NO QUIET ON THIS FRONT

In All About Eve, Bette Davis is probably as much Margo Channing as Channing is Davis; the double exposure is an authentic mesh, a self-proclamation of an actress reclaiming the real woman she withheld. The only ingredient missing is Davis’ real-life swing into violence. This unisex bitchfest about a theatre diva about to be dethroned wouldn’t work if it centered on movies because our knowledge of Davis and her history are too embedded in our movie consciousness. (The inherent danger manifested in The Star and egregiously in Whatever Happened to Baby Jane?, during which we revisit our memories of her movie past, only to end up mocking her for believing she deserved an Oscar for sinking so low.) No one in a right mind would call Davis pretty or sexy—a dominatrix maybe, nearly always bending toward the repulsive—yet she’s an estrogen-heavy smoking dragoness we can’t get enough of; never again would she be this commanding or amusing. (But she can get bogged down in bad scenes, such as her showdown in a theatre with her producer and the playwright who’s compromised his visions to keep her in lights.) Once we get past the cringe of Anne Baxter’s ass kissing and the unattractive TV-like settings, All About Eve centers on the battles rivals wage on each other in order to get to or stay at the top.

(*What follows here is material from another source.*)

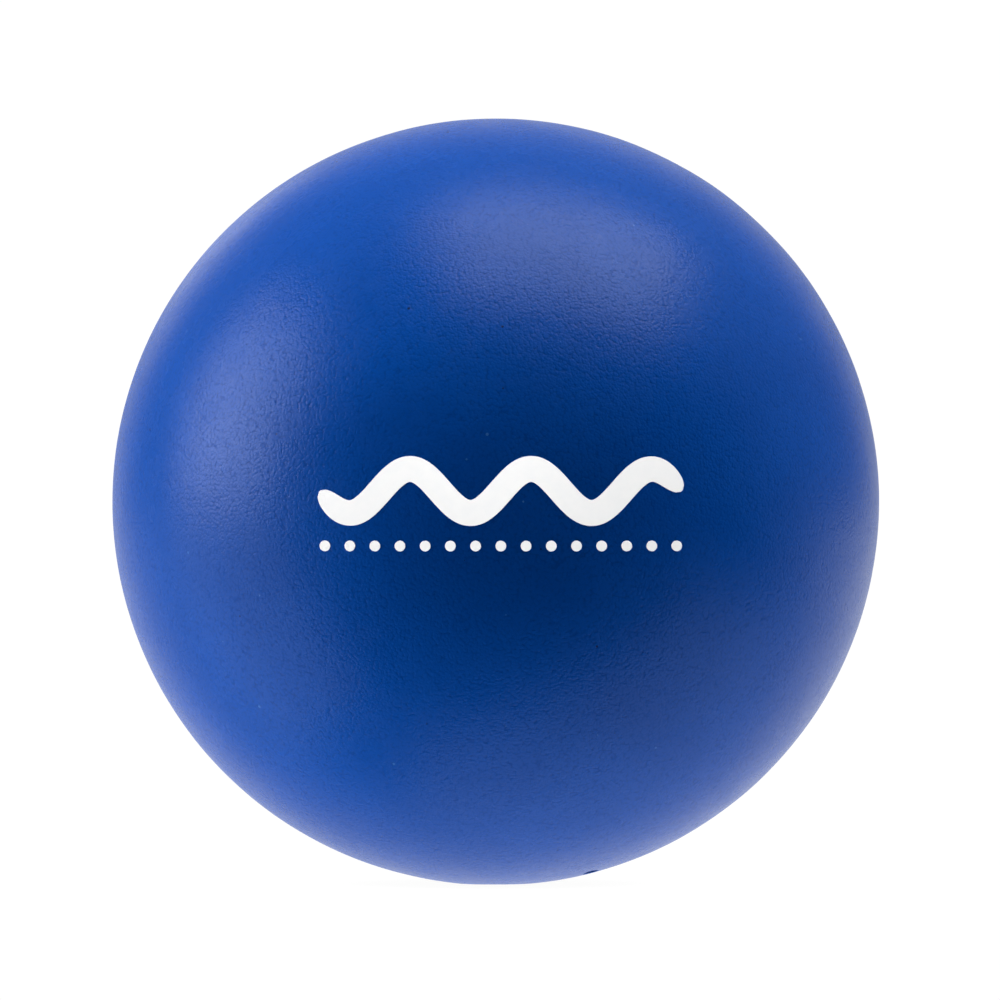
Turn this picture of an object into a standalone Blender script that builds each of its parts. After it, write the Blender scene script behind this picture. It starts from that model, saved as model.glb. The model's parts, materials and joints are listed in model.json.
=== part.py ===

There’s no quiet on this front: between fawnings and “sly pus” winks, Davis, Baxter, Thelma Ritter, George “Ratsputin” Sanders, Celeste Holm, Hugh Marlowe and Gary Merrill hiss verbal catfights, dispatched from war correspondent-director Joseph Mankiewicz as some of the most entertaining in movie history. One of the funniest revelations—Eve’s real name: Gertrude Slescynski, and as bonus she gets a much-deserved bitchslap. Little did anyone know back in 1950 that Ratsputin’s slap-on-the-ass compliment about Marilyn Monroe—as “a graduate of the Copacabańa School of the Dramatic Arts”—would boomerang into superstardom.